Дом и бездомность в русской литературе (Пушкин — Гоголь — Булгаков)
Кораблев А. А. (Донецк, Украина), д.ф.н., профессор, заведующий кафедры теории литературы и художественной культуры Донецкого национального университета / 2011
Бездомность, если верить мировой литературе — а как же ей не верить? — важна для человека в неменьшей степени, чем Дом. Дом — малый мир человека, обустроенный по его потребностям и возможностям, проекция и материализация его внутреннего бытия, условие его житейского существования и жизненной реализации. И все-таки самые великие сюжеты — не о нем, а о том, что происходит, когда человек покидает свой Дом. Странствия и приключения Одиссея и Синдбада, Дон Кихота и Дон Жуана, Фауста и Чайльд-Гарольда, Гулливера и Робинзона Крузо — все это вольные или невольные побуждения человеческого духа выходить за свои физические пределы, пределы дома, города, страны, его устремленность вовне, к открытию мира, и не только умозрительному, к испытаниям, даже с риском для жизни, расширяющим пространственные границы бытия и сознания.
В русской литературе в начале XIX века эти формы жизни — в доме и вне дома — были поэтически осмыслены и противопоставлены («Евгению. Жизнь Званская» (1807) Г. Державина, «Теон и Эсхин» (1814) В. Жуковского, «Странствователь и Домосед» (1815) К. Батюшкова), предваряя пушкинское противопоставление «странствователя» Евгения Онегина и «домоседки» Татьяны Лариной1.
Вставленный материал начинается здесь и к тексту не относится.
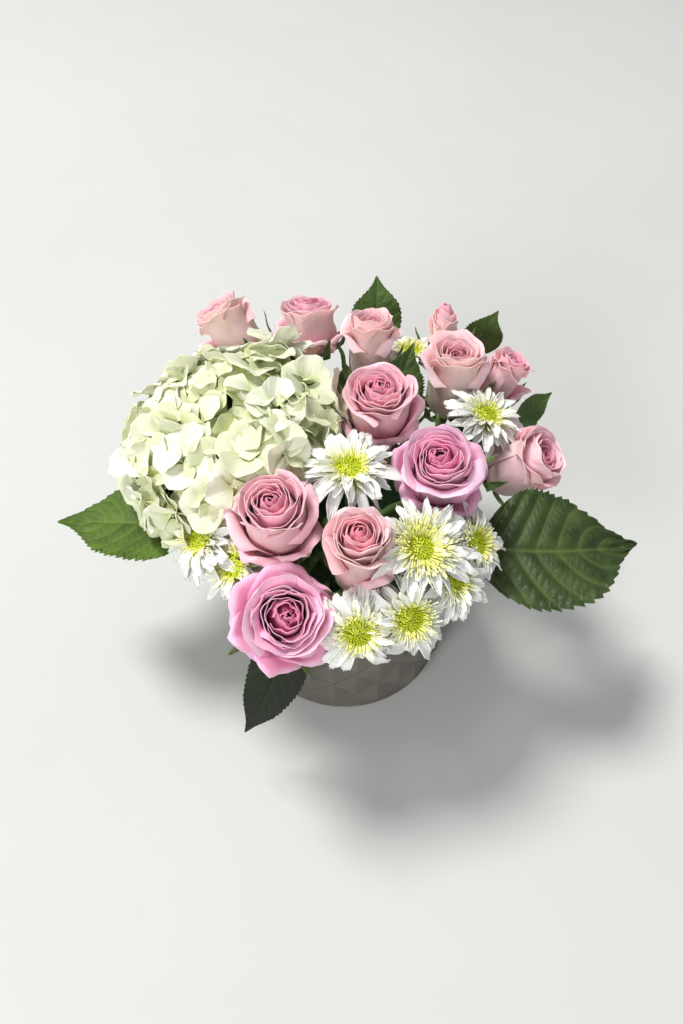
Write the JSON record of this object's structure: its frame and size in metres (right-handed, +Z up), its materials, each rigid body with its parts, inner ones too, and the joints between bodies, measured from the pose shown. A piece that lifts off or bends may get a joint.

Метафизическую глубину этого противопоставления увидел и показал Достоевский на открытии памятника Пушкину, где назвал Онегина, Алеко и других пушкинских героев русскими бездомными скитальцами, которые еще долго не исчезнут из русской жизни. Вслед за Добролюбовым, но иначе, он пытался понять, почему главные герои русской литературы, герои своих времен, оказываются «лишними», т. е. невостребованными своим обществом, почему эти странные и странствующие герои своего времени фатально с ним не совпадают.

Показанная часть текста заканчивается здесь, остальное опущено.